Anda masih bisa membeli tiket bus, trem, atau kereta menggunakan uang tunai. Mesin-mesin pembayaran di tempat umum seperti stasiun kereta atau halte bus tidak hanya menerima kartu elektronik tetapi juga uang kertas dan koin, lengkap dengan kembalian yang akurat. Bahkan di supermarket, restoran, atau toko serba ada, mesin kasir otomatis memungkinkan pelanggan membayar dengan uang tunai tanpa perlu khawatir tentang salah perhitungan atau kembalian yang kurang.
Hal ini menunjukkan bagaimana Jepang menjaga keseimbangan antara modernitas dan tradisi. Keberadaan uang tunai sebagai opsi pembayaran adalah bentuk penghormatan terhadap keragaman kebutuhan masyarakat, termasuk mereka yang mungkin tidak terbiasa atau tidak nyaman dengan metode pembayaran elektronik.
Mesin Kasir yang Transparan dan Efisien
Salah satu inovasi yang mendukung kejujuran dalam transaksi di Jepang adalah mesin kasir otomatis yang bisa menerima uang kertas maupun uang koin. Mesin ini menghitung total pembayaran secara tepat dan memberikan kembalian hingga yen terakhir. Tidak hanya praktis, sistem ini juga menghilangkan kekhawatiran akan kesalahan perhitungan yang sering terjadi dalam transaksi manual.
Sebagai contoh, jika Anda makan di restoran dan membayar dengan uang tunai, Anda hanya perlu memasukkan uang ke dalam mesin kasir, dan mesin akan memberikan kembalian sesuai dengan jumlah yang seharusnya. Hal ini membuat pelanggan merasa dihormati dan percaya bahwa hak mereka benar-benar dihargai.
Keunggulan Sistem Uang di Jepang
Denominasi yang Sederhana dan Praktis
Sistem denominasi yen dirancang untuk memudahkan pengguna. Uang kertas hanya terdiri dari tiga nilai utama: 1.000, 5.000, dan 10.000. Sementara itu, uang logam memiliki nilai mulai dari 1 hingga 500. Tidak adanya denominasi yang terlalu kecil atau pecahan desimal membuat sistem ini sangat praktis dan meminimalkan kebingungan dalam perhitungan.
Harga yang Selalu Jelas
Harga di Jepang tidak pernah menggunakan angka yang rumit seperti 18.999 atau 791,50. Semua harga disesuaikan dengan denominasi terkecil, yaitu 1. Jika suatu barang dijual dengan harga 791, maka pelanggan hanya perlu membayar jumlah itu, dan kembalian diberikan secara akurat. Tidak ada pembulatan yang merugikan pelanggan atau menguntungkan penjual secara sepihak.
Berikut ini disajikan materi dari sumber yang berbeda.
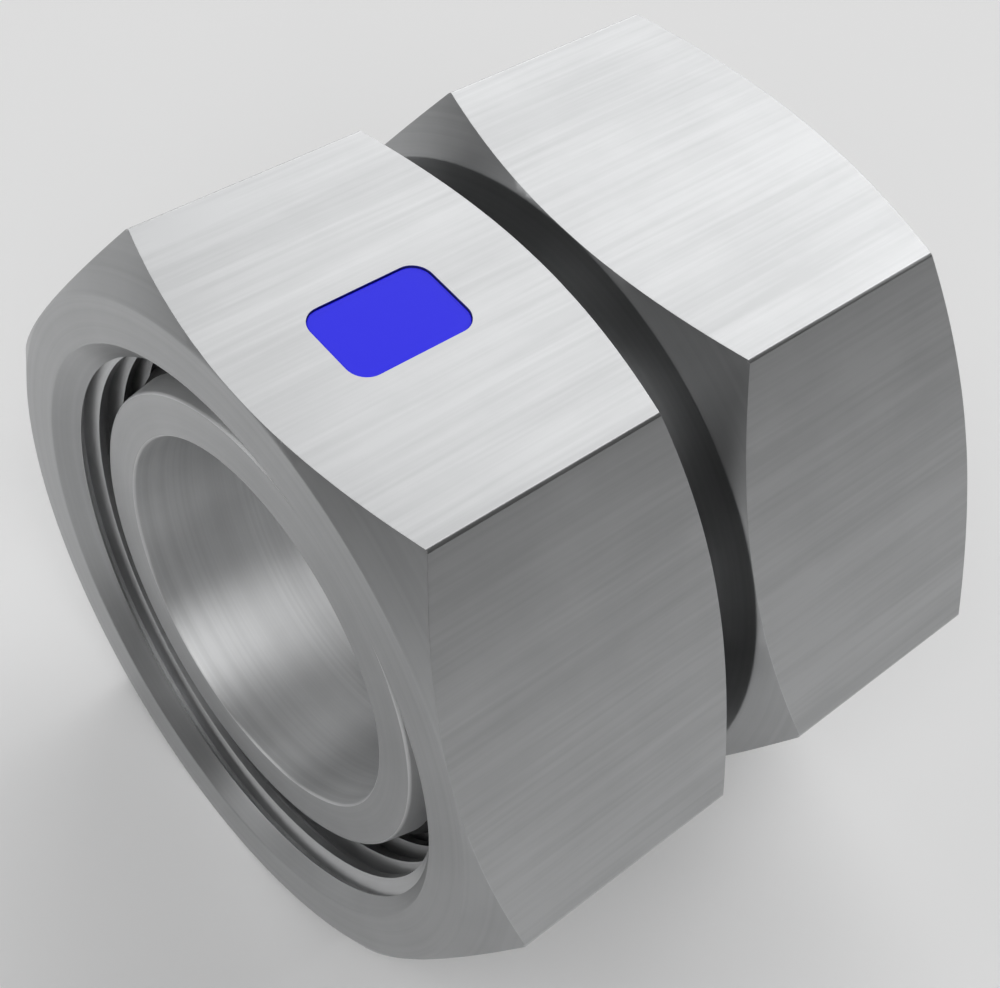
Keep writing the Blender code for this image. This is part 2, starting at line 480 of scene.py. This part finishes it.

Sebaliknya, di banyak negara, termasuk Indonesia, pembulatan harga adalah hal yang umum. Misalnya, barang dengan harga Rp28.900 sering dibulatkan menjadi Rp29.000, atau harga bensin Rp18.200 dibulatkan menjadi Rp19.000. Pembulatan semacam ini, meskipun terlihat sepele, sering kali merugikan pelanggan dan menciptakan ketidakpercayaan dalam sistem transaksi.